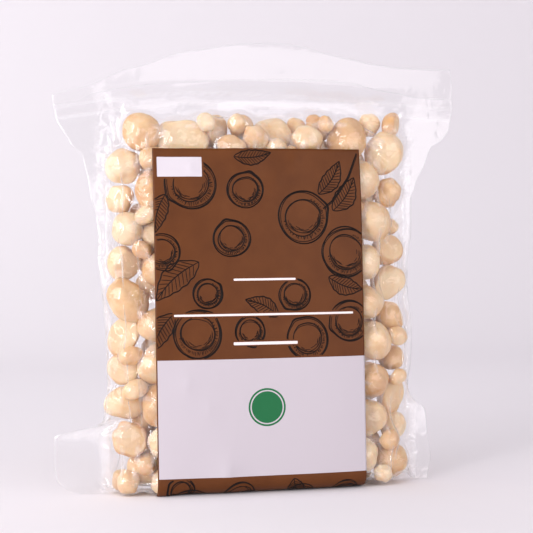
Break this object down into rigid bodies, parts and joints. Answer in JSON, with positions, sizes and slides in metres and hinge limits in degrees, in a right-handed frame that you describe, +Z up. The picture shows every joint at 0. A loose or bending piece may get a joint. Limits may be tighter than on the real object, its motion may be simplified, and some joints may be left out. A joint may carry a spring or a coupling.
{
  "type": "vacuum-sealed pouch of shelled macadamia kernels",
  "caption": "Clear vacuum pouch packed with pale round shelled macadamia kernels, standing on its folded base, with a paper label round its front and base.",
  "frame": {"origin": "under the middle of the pack, on the surface that it stands on", "axes": "+Z up, the label's front faces -Y, +X along the pack's width"},
  "size_m": [0.2, 0.0406, 0.216],
  "materials": {
    "film": "clear and glossy, creased where it is drawn in between the kernels",
    "label": "coated paper, printed brown over a pale field, soft sheen",
    "kernel": "cream to golden nut flesh, smooth and slightly oily"
  },
  "bodies": {
    "root": {"film_front": "film", "film_back": "film", "label": "label", "kernel_top_1": "kernel", "kernel_top_2": "kernel", "kernel_top_3": "kernel", "kernel_top_4": "kernel", "kernel_top_5": "kernel", "kernel_top_6": "kernel", "kernel_top_7": "kernel", "kernel_top_8": "kernel", "kernel_top_9": "kernel", "kernel_right_1": "kernel", "kernel_right_2": "kernel", "kernel_right_3": "kernel", "kernel_right_4": "kernel", "kernel_right_5": "kernel", "kernel_right_6": "kernel", "kernel_right_7": "kernel", "kernel_right_8": "kernel", "kernel_right_9": "kernel", "kernel_right_10": "kernel", "kernel_right_11": "kernel", "kernel_right_12": "kernel", "kernel_right_13": "kernel", "kernel_right_14": "kernel", "kernel_right_15": "kernel", "kernel_right_16": "kernel", "kernel_left_1": "kernel", "kernel_left_2": "kernel", "kernel_left_3": "kernel", "kernel_left_4": "kernel", "kernel_left_5": "kernel", "kernel_left_6": "kernel", "kernel_left_7": "kernel", "kernel_left_8": "kernel", "kernel_left_9": "kernel", "kernel_left_10": "kernel", "kernel_left_11": "kernel", "kernel_left_12": "kernel", "kernel_left_13": "kernel", "kernel_left_14": "kernel", "kernel_left_15": "kernel", "kernel_left_16": "kernel", "kernel_left_17": "kernel", "kernels_front_1": "kernel", "kernels_front_2": "kernel", "kernels_front_3": "kernel", "kernels_front_4": "kernel", "kernels_front_5": "kernel", "kernels_back_1": "kernel", "kernels_back_2": "kernel", "kernels_back_3": "kernel", "kernels_back_4": "kernel", "kernels_back_5": "kernel"}
  },
  "joints": []
}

● ● ● ●

Write out every line of the listing that holds the word "joints".

* **Solution below**
Break this object down into rigid bodies, parts and joints. Answer in JSON, with positions, sizes and slides in metres and hinge limits in degrees, in a right-handed frame that you describe, +Z up. The picture shows every joint at 0. A loose or bending piece may get a joint. Limits may be tighter than on the real object, its motion may be simplified, and some joints may be left out. A joint may carry a spring or a coupling.
  "joints": []